Seria injusto criticar todos os integrantes do Supremo, porque lá ainda militam bons juristas e bons seres humanos, mas, infelizmente, alguns Ministros contaminaram o vigor da Corte no desempenho do importante papel de pacificação social. Antes de pacificar, alguns Ministros adotaram o mesmo tom beligerante da polarização política. Lamentável.
Em pouco mais de uma semana a sociedade assistiu a episódios que poderiam render uma série: “Como não deve proceder um membro da Suprema Corte”. No primeiro capítulo assistimos o Ministro Marco Aurélio dar um show de grosseria ao constranger publicamente uma advogada que fazia uma sustentação oral no plenário. O litúrgico Ministro advertiu a causídica de que não deveria utilizar o pronome “vocês” para se dirigir aos membros da Corte, mas sim Vossas Excelências. Assisti ao episódio e confesso que não vi na conduta da advogada nenhuma intenção de menoscabo para com os Ministros. Não discordo de Marco Aurélio quanto ao adequado tratamento, mas, não vejo isso como justificativa para se criar uma situação de constrangimento para a profissional, talvez porque em minha formação humana aprendi que não devemos repreender os semelhantes em público.
No segundo capítulo, durante a sessão que resultou no afrouxamento do combate ao crime no País, com a decisão de que há necessidade do esgotamento de todos os recursos para que o condenado talvez (porque a prescrição milita a favor deles) possa experimentar a prisão, o Ministro Gilmar Mendes mais uma vez fez escorrer seu líquido biliar boca a fora. Como de costume, o detentor do monopólio da sabedoria e da verdade partiu para o ataque contra uma das instituições que mais credibilidade detém no País – o Ministério Público, ao dizer que “parece que o alcoolismo é um problema do Ministério Público”. Conseguiu, com essa frase infeliz, aumentar a desafeição que Promotores e Procuradores nutrem por ele.

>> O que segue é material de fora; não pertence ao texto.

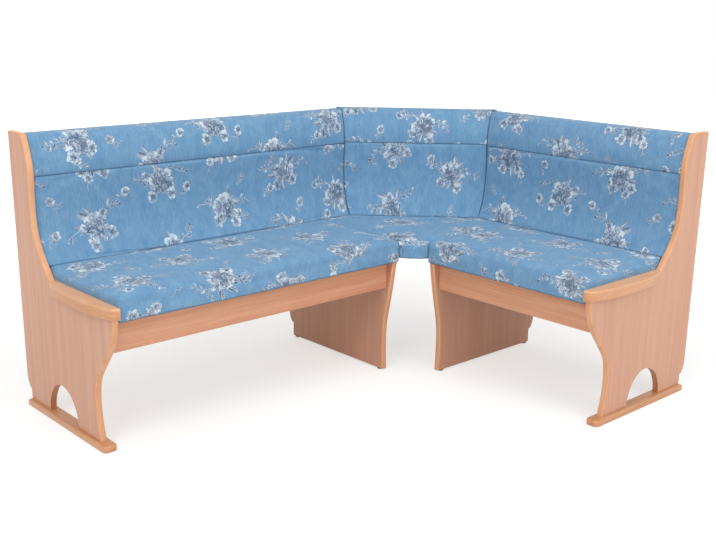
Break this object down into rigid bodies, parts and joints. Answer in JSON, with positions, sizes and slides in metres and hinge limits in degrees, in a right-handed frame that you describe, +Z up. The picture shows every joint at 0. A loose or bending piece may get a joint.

Como membro do Ministério Público do Estado de São Paulo há quase 33 anos tenho o maior orgulho da instituição e de seus membros. Não me recordo, nessas três décadas, de ter assistido qualquer ato de agressão verbal a um Procurador Geral ou a qualquer colega em via pública do Brasil ou de outro País, assim como em outros espaços coletivos como restaurantes e aeronaves comerciais. De outra parte, há Ministros do Supremo que colecionam atos de hostilidade contra si. Porque será? Em retorsão à fala de Gilmar, eu diria que parece que a soberba e a exacerbada vaidade são problemas do STF.
Para fechar as demonstrações de anti pacificação, Dias Tófoli, magistrado supremo que não resistiu a uma prova para a magistratura do Estado de São Paulo, buscou confusão com a classe política, com o Ministério Público e com aqueles que ainda possuem alguma dose de bom senso, ao requisitar do Banco Central os relatórios financeiros do antigo COAF, dos últimos três anos. A decisão foi tomada no processo que recebeu sua liminar em favor de Flávio Bolsonaro, para que dados do COAF não pudessem ser utilizados nos processos sem autorização judicial. A requisição é desproporcional e revela abuso do Presidente da Corte, porque nenhuma relação existe entre relatórios pretéritos e genéricos do COAF e o tal processo do senador. Não é desarrazoado acreditar que se trata mesmo do indevido uso do poder para bisbilhotagem.
Não sou dado ao pessimismo, mas quando Ministros da Suprema Corte colocam lenha na fogueira, ao invés de se apresentarem como bombeiros, a preocupação com o que vem por ai é inevitável.